R. Atkinson, who reviewed volume 2 for the Edinburgh Journal of Botany, considered the book's dichotomous keys "concise and easy to use" and the illustrations "clear although sometimes rather diagrammatic". More serious criticism was levelled at the alphabetical arrangement of families, which Atkinson considered the work's "biggest drawback". He continued: "It would be more valuable if a systematic approach had been taken to avoid the absurdity of closely related families being placed (under an evolutionarily arbitrary, alphabetical system) in different volumes."

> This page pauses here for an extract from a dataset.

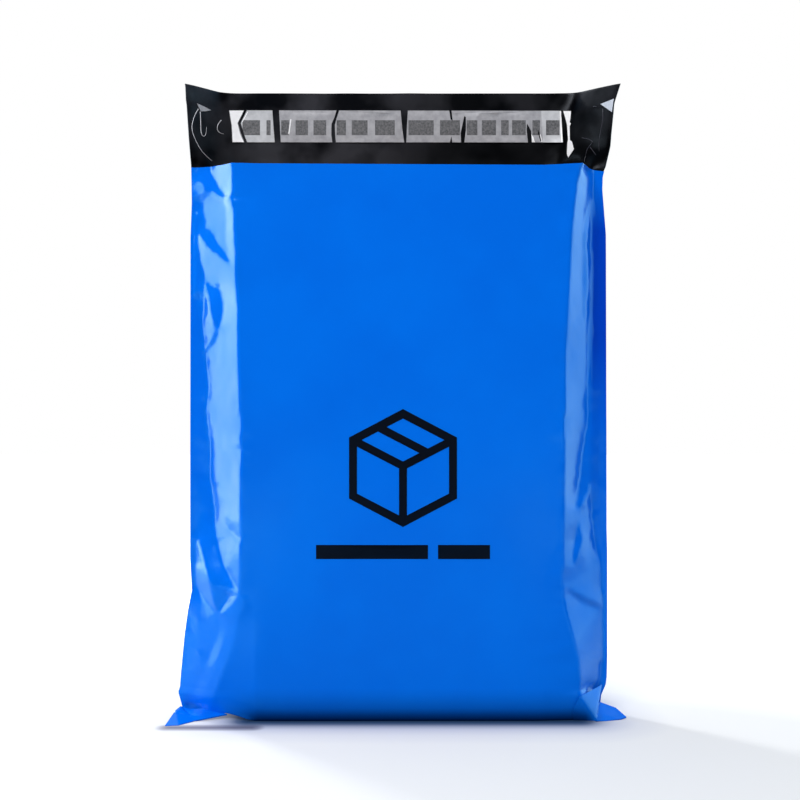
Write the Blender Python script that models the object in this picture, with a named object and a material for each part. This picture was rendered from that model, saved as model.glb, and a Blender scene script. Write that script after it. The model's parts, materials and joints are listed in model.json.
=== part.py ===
"""Poly mailer bag, stood up full, with its flap raised and the release liner still on the adhesive.

The bag is one piece of co-extruded film: a front panel, a bottom fold and a back panel that runs on
above the mouth as the closing flap. Two side welds join the panels. A carton fills it, so the panels
are flat between the carton's upright edges. Beside the carton each panel slopes steeply back to a
knee, then gently to the weld, and carries the sharp folds of crumpled film.

Lengths are millimetres until a mesh is made. X runs across the front, Y runs to the back, Z is up.
Depth is measured from the plane of the welds, to the front or to the back.

A place on the film is given by two shares. UP is 0 at the floor, 1 at the mouth and 2 at the flap's
top. OUT is 0 at the carton's side and 1 at the plain line of the weld. One flat pattern in X and Z is
triangulated once, and every face of film and tape is made from it by giving its points a depth.
"""

import math
from typing import NamedTuple

import bmesh
import bpy
import numpy as np
from mathutils import Matrix, Vector
from mathutils.geometry import delaunay_2d_cdt

MM = 0.001

# The real film is about 0.08 thick. This is its depth from front to back as a solid that stays whole.
FILM = 1.0
EAR_THICKNESS = 1.8
SEAT_GAP = 0.35

HALF_WIDTH = 125.0
HALF_DEPTH = 28.0
MOUTH_Z = 325.5
FLAP_HEIGHT = 53.0
WELD_WIDTH = 5.0
GENTLE_SLOPE = 0.3
SHOULDER = 26.0
BASE_RADIUS = 10.0
BASE_STEPS = 4

CARTON_WIDTH = 180.0
CARTON_OFF_CENTRE = 1.0
CARTON_BELOW_MOUTH = 7.0
CARTON_ROUNDING = 9.0
CARTON_CLEARANCE = 1.6

LINER_HEIGHT = 22.0
ADHESIVE_HEIGHT = 17.0
LINER_BELOW_TOP = 10.5
TAPE_THICKNESS = 0.45
TAPE_SIDE_MARGIN = 3.0

FILM_BLUE = (0.0, 0.16, 0.8, 1.0)
ADHESIVE_CLEAR = (0.75, 0.75, 0.7, 1.0)
LINER_GREY = (0.42, 0.42, 0.44, 1.0)
CARTON_BROWN = (0.5, 0.35, 0.2, 1.0)


class Level(NamedTuple):
    """One height on a side: how far out the weld is there, the knee's share of the way from the weld
    in to the panel's edge, how far out that edge is, and how far it lies behind the full depth."""

    up: float
    weld: float
    knee: float
    edge: float
    sunk: float


class Fold(NamedTuple):
    """A sharp ridge, or a dent where its height is negative: a low pyramid on a rhombus."""

    up: float
    out: float
    along: tuple
    width: float
    height: float


class Side(NamedTuple):
    """The left or the right of the bag, with its levels from the floor up, the rise of its lower
    edge as (out, height) pairs, and its ear as (beyond the weld, in front of it, height) corners."""

    sign: int
    levels: tuple
    arch: tuple
    ear: tuple
    front_folds: tuple
    back_folds: tuple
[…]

Reviewing volume 7 in Economic Botany, Neil A. Harriman wrote that the entire flora was "lavishly produced, with a great many line drawings to aid in identification". He added: "I think it indicates how carefully these volumes are done, that weedy little Plantago major gets just as much space, and just as fine an illustration, as any of the rare, exotic, endemic orchid species do." Harriman also noted the comprehensive literature citations, which he found "most helpful". Although rather conservative, Harriman considered the species synonymies adequate.